Garrett Bemiller, who worked at Hollister Co. for four years, said customers shoplifting and wanting to fight managers is “pretty standard,” but far from the worst behaviour clothing store employees have to deal with.
“A lot of customers forget that behind the name tag and headset, there’s a human being with feelings,” Saad said. “We’ve had customers make a lot of new employees cry over simple mistakes that are not a big deal.”
Here are some of the rudest things clothing store customers say and do.
They Insult Employees’ Bodies
Barbara Stern worked at a high-end boutique for three years before launching a career in textiles. A customer she was helping once turned to her and said, “You probably don’t wear any of these clothes, do you? They’re not really for your type.”
Stern took that comment as a “direct jab at my personal style and physique,” and said that it “stung.” Even though Stern was insulted, she still did her job and made sure the customer was happy. “It was challenging to smile and remain professional, but I did,” she said.

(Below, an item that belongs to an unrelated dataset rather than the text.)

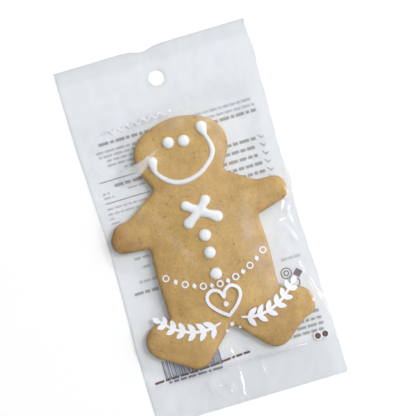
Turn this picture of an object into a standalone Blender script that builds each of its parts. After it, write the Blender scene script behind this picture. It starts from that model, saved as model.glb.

They Put Down Employees For Making Minimum Wage
Saad once helped a customer “demanding to try on almost every style and wash of jeans.” This meant Saad had to locate about 15 different pairs of pants in the customer’s size. Saad was “running back and forth from the stock room to try and locate sizes and calling other stores to check inventory” to try to make the customer happy. When Saad wasn’t able to locate every style of jeans the store carried in the customer’s size, the customer told him that his “inability to locate a simple pair of jeans” was the reason he only made minimum wage, he said. The customer “then told me to try harder,” Saad added.

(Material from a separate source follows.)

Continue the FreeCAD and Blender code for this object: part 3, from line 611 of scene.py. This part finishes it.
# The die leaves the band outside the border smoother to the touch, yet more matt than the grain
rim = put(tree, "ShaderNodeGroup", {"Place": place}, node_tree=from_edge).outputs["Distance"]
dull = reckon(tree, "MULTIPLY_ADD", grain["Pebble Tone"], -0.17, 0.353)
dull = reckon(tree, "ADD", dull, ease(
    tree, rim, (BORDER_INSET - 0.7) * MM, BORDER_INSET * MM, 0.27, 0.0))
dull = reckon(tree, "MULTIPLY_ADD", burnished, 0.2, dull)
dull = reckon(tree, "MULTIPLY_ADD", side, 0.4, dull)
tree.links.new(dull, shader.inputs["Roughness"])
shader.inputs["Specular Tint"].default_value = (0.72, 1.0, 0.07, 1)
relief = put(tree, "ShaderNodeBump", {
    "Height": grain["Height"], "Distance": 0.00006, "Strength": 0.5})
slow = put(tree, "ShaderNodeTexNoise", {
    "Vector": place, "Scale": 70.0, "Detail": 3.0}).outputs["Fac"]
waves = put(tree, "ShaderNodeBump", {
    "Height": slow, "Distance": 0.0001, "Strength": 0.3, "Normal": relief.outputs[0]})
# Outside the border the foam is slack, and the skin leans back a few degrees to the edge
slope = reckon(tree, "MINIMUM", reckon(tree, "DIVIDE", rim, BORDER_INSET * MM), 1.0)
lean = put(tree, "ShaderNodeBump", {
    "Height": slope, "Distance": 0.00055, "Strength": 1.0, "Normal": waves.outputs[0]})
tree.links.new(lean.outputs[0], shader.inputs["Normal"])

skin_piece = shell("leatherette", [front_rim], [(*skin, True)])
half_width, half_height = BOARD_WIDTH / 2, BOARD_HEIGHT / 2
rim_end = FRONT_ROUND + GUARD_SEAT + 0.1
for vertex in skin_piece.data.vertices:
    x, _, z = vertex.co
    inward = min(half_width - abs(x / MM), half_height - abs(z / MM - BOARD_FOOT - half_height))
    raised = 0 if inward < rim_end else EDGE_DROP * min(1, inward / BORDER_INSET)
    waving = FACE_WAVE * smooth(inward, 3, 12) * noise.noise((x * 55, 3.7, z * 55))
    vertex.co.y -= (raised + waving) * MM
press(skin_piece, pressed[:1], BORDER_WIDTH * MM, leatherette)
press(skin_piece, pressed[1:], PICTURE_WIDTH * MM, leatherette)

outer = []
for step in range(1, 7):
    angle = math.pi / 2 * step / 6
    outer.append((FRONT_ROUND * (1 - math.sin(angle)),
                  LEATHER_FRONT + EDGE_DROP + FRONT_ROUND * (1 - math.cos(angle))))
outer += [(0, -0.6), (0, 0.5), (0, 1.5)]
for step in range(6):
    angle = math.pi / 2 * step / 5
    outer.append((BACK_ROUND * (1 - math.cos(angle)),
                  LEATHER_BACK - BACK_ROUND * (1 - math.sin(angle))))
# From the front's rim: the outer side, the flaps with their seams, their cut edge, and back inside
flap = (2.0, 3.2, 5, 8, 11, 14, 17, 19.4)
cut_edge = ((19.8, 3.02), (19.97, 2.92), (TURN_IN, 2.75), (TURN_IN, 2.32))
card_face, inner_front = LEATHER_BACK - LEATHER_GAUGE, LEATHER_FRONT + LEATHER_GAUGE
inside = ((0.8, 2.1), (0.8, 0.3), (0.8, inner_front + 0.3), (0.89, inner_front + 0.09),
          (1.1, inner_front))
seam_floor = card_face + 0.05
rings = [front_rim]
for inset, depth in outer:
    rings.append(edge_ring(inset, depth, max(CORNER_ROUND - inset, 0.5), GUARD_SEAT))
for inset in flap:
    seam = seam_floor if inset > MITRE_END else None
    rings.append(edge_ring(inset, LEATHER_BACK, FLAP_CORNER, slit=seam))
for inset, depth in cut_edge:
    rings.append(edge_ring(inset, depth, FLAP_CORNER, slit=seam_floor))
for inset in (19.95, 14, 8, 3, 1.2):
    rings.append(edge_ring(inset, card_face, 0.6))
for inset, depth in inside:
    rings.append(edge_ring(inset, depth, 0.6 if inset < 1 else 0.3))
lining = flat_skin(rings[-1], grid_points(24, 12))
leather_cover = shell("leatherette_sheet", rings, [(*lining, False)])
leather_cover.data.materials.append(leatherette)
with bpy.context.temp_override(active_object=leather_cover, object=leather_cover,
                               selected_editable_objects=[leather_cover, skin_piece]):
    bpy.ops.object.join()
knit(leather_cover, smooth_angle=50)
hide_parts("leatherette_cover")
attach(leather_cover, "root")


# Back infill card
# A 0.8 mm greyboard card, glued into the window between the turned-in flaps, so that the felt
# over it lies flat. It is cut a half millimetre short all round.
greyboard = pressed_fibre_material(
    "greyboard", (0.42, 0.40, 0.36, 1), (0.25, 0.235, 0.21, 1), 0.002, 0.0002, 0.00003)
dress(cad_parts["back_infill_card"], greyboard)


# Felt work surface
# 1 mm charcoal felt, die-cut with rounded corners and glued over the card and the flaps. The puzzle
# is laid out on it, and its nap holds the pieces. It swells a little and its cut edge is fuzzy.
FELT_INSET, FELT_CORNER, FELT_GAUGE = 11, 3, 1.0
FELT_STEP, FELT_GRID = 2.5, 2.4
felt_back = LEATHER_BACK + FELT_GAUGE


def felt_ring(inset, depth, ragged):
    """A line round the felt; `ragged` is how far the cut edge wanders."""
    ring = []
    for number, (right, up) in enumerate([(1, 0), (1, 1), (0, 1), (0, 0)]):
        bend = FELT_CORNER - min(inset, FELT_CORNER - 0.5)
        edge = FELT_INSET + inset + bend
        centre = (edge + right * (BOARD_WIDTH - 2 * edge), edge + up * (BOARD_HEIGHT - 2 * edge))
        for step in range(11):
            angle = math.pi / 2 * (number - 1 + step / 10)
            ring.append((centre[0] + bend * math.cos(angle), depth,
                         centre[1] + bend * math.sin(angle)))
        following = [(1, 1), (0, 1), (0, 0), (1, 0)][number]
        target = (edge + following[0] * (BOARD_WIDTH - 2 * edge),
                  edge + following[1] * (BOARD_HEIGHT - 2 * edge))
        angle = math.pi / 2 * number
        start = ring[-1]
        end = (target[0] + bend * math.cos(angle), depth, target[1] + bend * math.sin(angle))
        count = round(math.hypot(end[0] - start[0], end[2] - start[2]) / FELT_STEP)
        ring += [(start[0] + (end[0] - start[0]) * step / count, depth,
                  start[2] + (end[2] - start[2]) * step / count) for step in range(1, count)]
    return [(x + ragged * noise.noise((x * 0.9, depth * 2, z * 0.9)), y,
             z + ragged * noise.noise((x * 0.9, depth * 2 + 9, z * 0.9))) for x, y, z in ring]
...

They Accuse Employees Of Hiding Merchandise
Eloisa Hife worked at the clothing store Superdry for two years. She took her job seriously and did her best to help customers find the items they were looking for. However, she said that one customer “became irate because a particular leather jacket he wanted was out of stock in his size. ... He angrily demanded that I do something about it and accused me of deliberately hiding his size.”

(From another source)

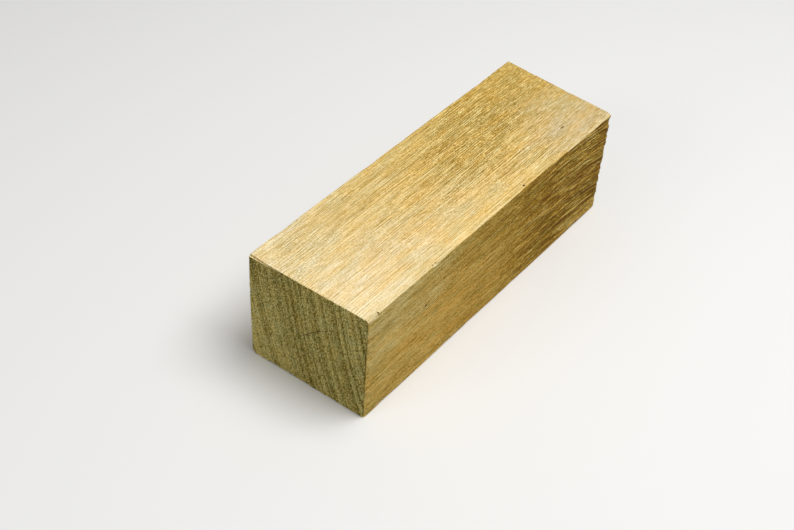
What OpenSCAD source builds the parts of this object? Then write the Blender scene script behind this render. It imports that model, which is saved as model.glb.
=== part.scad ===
// Sawn wooden block: one offcut of square-edged timber, cut by hand at both ends.
//
// Frame: millimetres, +Z up. The origin is at the middle of the underside's bounding box.
// +X runs along the grain, from the clean near end to the torn far end, and +Y points to
// the block's left as seen from its near end. The block stands on Z = 0.

/* [Timber] */
// Length along the left side, which is the longer one
block_length = 216; // [150:1:300]
// Width of the section
block_width = 70; // [55:1:90]
// Height of the section
block_height = 62; // [48:1:85]
// Flat worn along each of the four long edges
edge_flat = 0.5; // [0.2:0.1:1]

/* [Far end] */
// Angle by which the far cut is out of square in plan, which shortens the right side
far_skew = 4.8; // [0:0.1:8]
// Angle by which the far cut leans in towards its foot
far_lean = 0.9; // [0:0.1:3]
// Number of splinters torn out of the upright right edge where the saw broke through
tear_count = 7; // [1:1:12]
// Depth of the deepest of those tears, into the right side
tear_depth = 1; // [0.4:0.1:2]
// Length of the deepest of those tears along the grain
tear_length = 3; // [1.5:0.5:6]

/* [False start of the saw, top left of the near end] */
// Length of the false start along the top of the end
start_length = 17; // [8:1:26]
// How far down the false start went before the saw was moved over
start_drop = 1; // [0.4:0.1:2]
// How far it is set back at the left side
start_setback = 1.1; // [0.3:0.1:2]

/* [Drying check in the near end] */
// Length of the check
check_length = 27; // [10:1:34]
// Widest opening of the check
check_width = 0.6; // [0.3:0.1:1.2]
// How far the check runs into the block
check_depth = 9; // [3:1:20]
// Slope of the check, up to the right
check_slope = 39; // [15:1:60]
// Middle of the check, from the left side
check_from_left = 33.5; // [26:0.5:36]
// Middle of the check, below the top face
check_from_top = 29.5; // [18:0.5:32]

/* [Knocked corners and edges] */
// Length of the splinter lost from the top right edge at the near end
splinter_length = 8; // [5:0.5:20]
// Width of the scar that the splinter left on each face
splinter_width = 1; // [0.6:0.1:3]
// Length of the top right edge that is rubbed down at the far end
rub_length = 45; // [20:1:55]
// Width of the rubbed flat on each face
rub_width = 1; // [0.6:0.1:2]
// Distance of the nick in the top right edge from the near end
nick_from_end = 49; // [32:1:70]
// Length of the nick along the edge
nick_length = 4; // [2:0.5:8]
// Depth of the nick
nick_depth = 0.9; // [0.5:0.1:1.5]
// Length of the shaving lost from the foot of the left side at the near end
shave_length = 30; // [10:1:40]
// Depth of that shaving at the corner
shave_depth = 1.5; // [0.4:0.1:2.5]
// How far up the end that shaving reaches
shave_height = 52; // [20:1:54]
// Size of the chip lost from the foot of the near end, on the left
foot_chip = 3.6; // [1:0.1:5]

/* [Borer holes] */
// Diameter of a borer hole
hole_d = 1.6; // [0.8:0.1:2]
// Depth of a borer hole
hole_depth = 7; // [3:0.5:12]
// Hole in the right side, from the near end
side_hole_from_end = 45; // [30:1:70]
// Hole in the right side, below the top face
side_hole_from_top = 22; // [12:1:30]
// Hole beside the top right edge, from the near end
edge_hole_from_end = 127; // [90:1:130]
// Hole beside the top right edge, in from the right side
edge_hole_from_side = 2.2; // [2:0.1:5]
// Worm pit in the top face, short of the far end's left corner
pit_from_far_end = 34; // [20:1:45]
// Worm pit in the top face, in from the right side
pit_from_side = 13.5; // [8:0.5:22]
// Length of the pit along the grain
pit_length = 3; // [1.5:0.1:5]
// Width of the pit
pit_width = 1; // [0.6:0.1:1.6]
// Depth of the pit
pit_depth = 1.4; // [0.5:0.1:3]

/* [Hidden] */
wood = [0.84, 0.70, 0.43];  // pale honey of fresh sapwood
slack = 2;                  // how far each cutter stands clear of the wood
near_x = -block_length / 2; // plane of the near end
far_x = block_length / 2;   // the far end's left corner
left_y = block_width / 2;   // plane of the left side
right_y = -block_width / 2; // plane of the right side
skew_run = block_width * tan(far_skew);        // length that the skew takes off the right side
tear_pitch = block_height / (tear_count + 1);  // spacing of the tears up the far edge
golden_angle = 137.5;       // steps the tears through deep and shallow without a repeat
hole_sides = 24;

// A pointed oval on the X axis, with its belly a little to one side of its middle.
module pointed_oval(length, width) {
    tip = length / 2;
    belly = width / 2;
    polygon([
        [-tip, 0], [-tip / 3, -belly], [tip / 2, -belly],
        [tip, 0], [tip / 2, belly], [-tip / 3, belly]
    ]);
}

// A cutter for a corner whose wood lies towards +X, +Y and +Z. Its plane crosses the three
// edges a, b and c away from the corner.
module corner_cut(a, b, c) {
    normal = [1 / a, 1 / b, 1 / c];
    distance = 1 / norm(normal);
    reach = max(a, b, c) + slack;
    rotate([0, acos(normal.z * distance), atan2(normal.y, normal.x)])
        translate([-reach, -reach, distance - reach])
            cube([2 * reach, 2 * reach, reach]);
}

// The timber as it came from the mill, with a flat worn along each long edge and a square far end.
module timber() {
    top = block_height;
    in_y = left_y - edge_flat;
    translate([near_x, 0, 0])
        rotate([90, 0, 90])
            linear_extrude(height = block_length)
                polygon([
                    [right_y, edge_flat], [-in_y, 0], [in_y, 0], [left_y, edge_flat],
                    [left_y, top - edge_flat], [in_y, top], [-in_y, top], [right_y, top - edge_flat]
                ]);
}

// Everything beyond the far saw cut, which turns on the far end's top left corner.
module far_cut() {
    translate([far_x, left_y, block_height - edge_flat])
        rotate([0, 0, -far_skew])
            rotate([0, far_lean, 0])
                translate([0, -2 * block_width, -2 * block_height])
                    cube([block_length, 3 * block_width, 3 * block_height]);
}

// Splinters torn out of the far end's right edge: V notches, deep and shallow in turn, whose
// bottoms run out on the right side.
module far_tears() {
    for (i = [1 : tear_count]) {
        share = 0.65 + 0.35 * sin(i * golden_angle);
        bite = share * tear_depth;
        run = share * tear_length;
        height = tear_pitch * (0.8 + 0.4 * cos(i * golden_angle));
        middle = i * tear_pitch;
        edge_x = far_x - skew_run - (block_height - middle) * tan(far_lean);
        reach = run + bite;
        spread = height / bite * (bite + reach) / 2;
        translate([edge_x, right_y + bite, middle])
            rotate([90, 0, 90 + atan2(bite, run)])
                linear_extrude(height = 4 * reach, center = true)
                    polygon([[0, 0], [-bite - reach, -spread], [-bite - reach, spread]]);
    }
}

// The saw's false start: a shallow cut set back from the end, which runs out to the right
// and leaves a narrow ledge.
module false_start() {
    run = start_setback / start_length;
    translate([near_x, left_y, block_height - start_drop])
        linear_extrude(height = start_drop + slack)
            polygon([
                [-slack, slack], [start_setback + slack * run, slack],
                [0, -start_length], [-slack, -start_length]
            ]);
}

// Drying check: a slit in the end grain that closes towards both tips and with its depth.
module drying_check() {
    translate([near_x, left_y - check_from_left, block_height - check_from_top])
        rotate([-check_slope, 0, 0])
            intersection() {
                rotate([90, 0, 90])
                    linear_extrude(height = 2 * check_depth, center = true)
                        pointed_oval(check_length, check_width);
                rotate([90, 0, 0])
                    linear_extrude(height = check_length, center = true)
                        polygon([
                            [-slack, -check_width], [0, -check_width / 2], [check_depth, 0],
                            [0, check_width / 2], [-slack, check_width]
                        ]);
            }
}

// A flat taken off the top right edge from x = 0 on towards +X, as wide as width on each face.
module edge_flat_cut(length, width) {
    side = width * sqrt(2);
    rotate([45, 0, 0])
        translate([0, -side, -side / 2])
            cube([length, 2 * side, side]);
}

// Scar of the splinter lost from the top right edge: a flat that stops short at a torn step.
module splinter_scar() {
    translate([near_x - slack, right_y, block_height])
        edge_flat_cut(splinter_length + slack, splinter_width);
}

// Top right edge where it is rubbed down, up to the far end.
module rubbed_edge() {
    translate([far_x - skew_run - rub_length, right_y, block_height])
        edge_flat_cut(rub_length + skew_run + slack, rub_width);
}

// Nick in the top right edge, steep on the near side and running out on the other.
module nick() {
    opening = nick_depth + slack;
    translate([near_x + nick_from_end, right_y, block_height])
        rotate([45, 0, 0])
            translate([0, slack * 2, -nick_depth])
                rotate([90, 0, 0])
                    linear_extrude(height = slack * 4)
                        polygon([
                            [0, 0], [nick_length * opening / nick_depth, opening],
                            [-opening / 3, opening]
                        ]);
}

// Shaving lost from the left side, deepest at the near end's foot.
module left_shave() {
    translate([near_x, left_y, 0])
        mirror([0, 1, 0])
            corner_cut(shave_length, shave_depth, shave_height);
}

// Chip lost from the foot of the near end, on the left.
module foot_corner_chip() {
    translate([near_x, left_y, 0])
        mirror([0, 1, 0])
            corner_cut(foot_chip, 1.15 * foot_chip, foot_chip);
}

// Borer holes: one in the right side, and one in the top face beside its right edge.
module borer_holes() {
    translate([near_x + side_hole_from_end, right_y, block_height - side_hole_from_top])
        rotate([90, 0, 0])
            translate([0, 0, -hole_depth])
                cylinder(d = hole_d, h = hole_depth + slack, $fn = hole_sides);
    translate([near_x + edge_hole_from_end, right_y + edge_hole_from_side, block_height - hole_depth])
        cylinder(d = hole_d, h = hole_depth + slack, $fn = hole_sides);
}

// Worm pit: a short trench along the grain in the top face.
module worm_pit() {
    translate([far_x - pit_from_far_end, right_y + pit_from_side, block_height - pit_depth])
        linear_extrude(height = pit_depth + slack)
            pointed_oval(pit_length, pit_width);
}

module wooden_block() {
    color(wood)
        difference() {
            timber();
            far_cut();
            far_tears();
            false_start();
            drying_check();
            splinter_scar();
            rubbed_edge();
            nick();
            left_shave();
            foot_corner_chip();
            borer_holes();
            worm_pit();
        }
}

wooden_block();
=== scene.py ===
"""Looks of a sawn block of bare timber: its worn shape, its grain and the studio around it.

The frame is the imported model's own: metres, +X along the grain from the near end to the far
end, +Y to the block's left, and the block stands on Z = 0.
"""

import logging
import math
from collections.abc import Callable, Iterator
from contextlib import contextmanager
from dataclasses import dataclass
from enum import Enum

import bmesh
import bpy
import numpy as np
from mathutils import Matrix, Quaternion, Vector


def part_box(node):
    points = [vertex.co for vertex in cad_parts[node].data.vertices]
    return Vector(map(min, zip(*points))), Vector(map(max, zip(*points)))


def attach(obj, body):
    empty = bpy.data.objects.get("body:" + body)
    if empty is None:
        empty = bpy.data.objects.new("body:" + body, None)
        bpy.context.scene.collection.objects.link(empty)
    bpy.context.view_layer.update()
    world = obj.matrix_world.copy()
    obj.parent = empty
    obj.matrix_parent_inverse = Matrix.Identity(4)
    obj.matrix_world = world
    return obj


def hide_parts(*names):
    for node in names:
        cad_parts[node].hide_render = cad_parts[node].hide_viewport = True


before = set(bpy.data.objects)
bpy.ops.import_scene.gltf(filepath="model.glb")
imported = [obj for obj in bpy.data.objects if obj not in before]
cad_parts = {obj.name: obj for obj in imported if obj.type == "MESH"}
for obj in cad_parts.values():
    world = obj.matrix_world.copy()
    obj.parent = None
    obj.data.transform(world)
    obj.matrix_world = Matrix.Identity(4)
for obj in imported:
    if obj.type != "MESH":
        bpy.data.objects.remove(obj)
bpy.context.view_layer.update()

log = logging.getLogger("wooden_block")
MM = 0.001
Triple = tuple[float, float, float]
# Planes of the block's faces, in millimetres
(NEAR_X, RIGHT_Y, FOOT_Z), (FAR_X, LEFT_Y, TOP_Z) = (
    [round(side / MM, 3) for side in corner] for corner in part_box("wooden_block")
)


class Axis(Enum):
    """An axis of the block."""

    ALONG = 0
    ACROSS = 1
    UP = 2


class Face(Enum):
    """A face of the block: its axis, and which way a hollow in it is pressed."""

    NEAR = (0, 1)
    FAR = (0, -1)
    RIGHT = (1, 1)
    LEFT = (1, -1)
    FOOT = (2, 1)
    TOP = (2, -1)


# ---------------------------------------------------------------------------------------------
# Bench tools: meshes shaped with the modelling operators
# ---------------------------------------------------------------------------------------------


@dataclass(frozen=True)
class Relief:
    """A pattern of shallow hollows that wear, the saw or torn grain leaves in a surface.

    Attributes:
        name: What left the hollows.
        size: How large one hollow is along X, Y and Z.
        depth: The deepest that it goes below the surface.
        detail: How many finer layers are laid over the main one.
        slope: How far its pattern is turned about Y, in radians.
        deepest: The level of the pattern, from 0 to 1, below which it is at its deepest.
        spared: The level above which the surface is left as it was.
    """

    name: str
    size: Triple
    depth: float
    detail: int = 2
    slope: float = 0.0
    deepest: float = 0.1
    spared: float = 0.7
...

Hife tried to remain calm as she explained that her store was out of stock, but that she could try to help him find the jacket at another store. Hife said she maintained her composure and professionalism, “apologising for the inconvenience and suggesting alternative styles,” but the customer just became more upset. “In the end, he left the store without purchasing anything, but not before leaving a string of unpleasant remarks,” she said.
They Make A Mess In The Dressing Room
“Another rude behaviour which is pretty commonplace is customers who
try on a substantial number of clothing pieces, sometimes 20 or more,” and then leave a “huge mess in the fitting room,” Hife said. She elaborated that some of these customers “only purchase one or two items or even none at all.”
They often left the unwanted items in a pile in the dressing room, not bothering to hang them up or fold them. “They did this without any apology, expression of gratitude, or apparent awareness of the inconvenience they caused,” Hife added.
They Damage Clothing To Get A Discount On It
Bemiller once approached a mother and daughter admiring a beaded tank top. The mother told him that they liked the top, but thought it was too expensive.
“About five minutes later, they came up to me with the same tank top and showed me that it was ripped. They asked if they could get a discount since it’s damaged,” he said.
Bemiller clarified that he didn’t see anyone damage the shirt intentionally. However, he observed that “it wasn’t ripped five minutes ago when they said it was too expensive, but now they want it and they would like a discount. ... You can connect the dots.”
They Have A Fit When They Can’t Get A Discount
Many shoppers look for deals, but some get irate when they can’t get a new pair of pants at a discount.
“I once witnessed a customer lunge across the cash register to take a swing at an employee because her discount coupon had expired and we couldn’t accept it. As a witness, I had to fill out a police report,” Saad said, adding that the customer was charged with a crime as a result of the incident.
Bemiller once witnessed a similar incident in his store. A customer was upset about the price of an item and picked up the sign displaying the price and threw it at the store manager. “It’s important to note that the [sign] was on heavy metal clipboards,” he recalled. The metal clipboard hit the manager, but luckily “she wasn’t hurt in any real way,” Bemiller said.
They Treat The Fitting Rooms Like Toilets
Although most clothing stores have bathrooms, Bemiller said “there was more than one occasion where someone urinated in the fitting room. ... This happens way more often than it should.” He added that this didn’t only happen at his store. “From talking to other ex-retail employees, it’s an incredibly disgusting epidemic.”
There is an uptick in issues with bodily fluids in the summer, Bemiller said. During swimsuit season, “some of our female shoppers would try on swimsuits during their period” without proper protection, he said, adding, “This happened way more than it should every spring and summer.”
They Make Shopping Miserable For Other Customers
It’s not uncommon to bring along a shopping companion, but sometimes you are better off shopping alone. When one couple walked into Saad’s store, he noticed right away that “the woman was very excited to be looking at the new merchandise,” but that “her boyfriend couldn’t stop saying how it was a waste of money, our store was ridiculous and she could shop at better places.”
Saad said the woman’s boyfriend “was clearly ruining the experience for her.” Finally, another employee “straight up asked the man to leave,” Saad said. The other employee told the woman’s boyfriend “to come back when she’s done because she wanted to shop and we take pride in our store.” The man looked shocked, but he left, Saad said.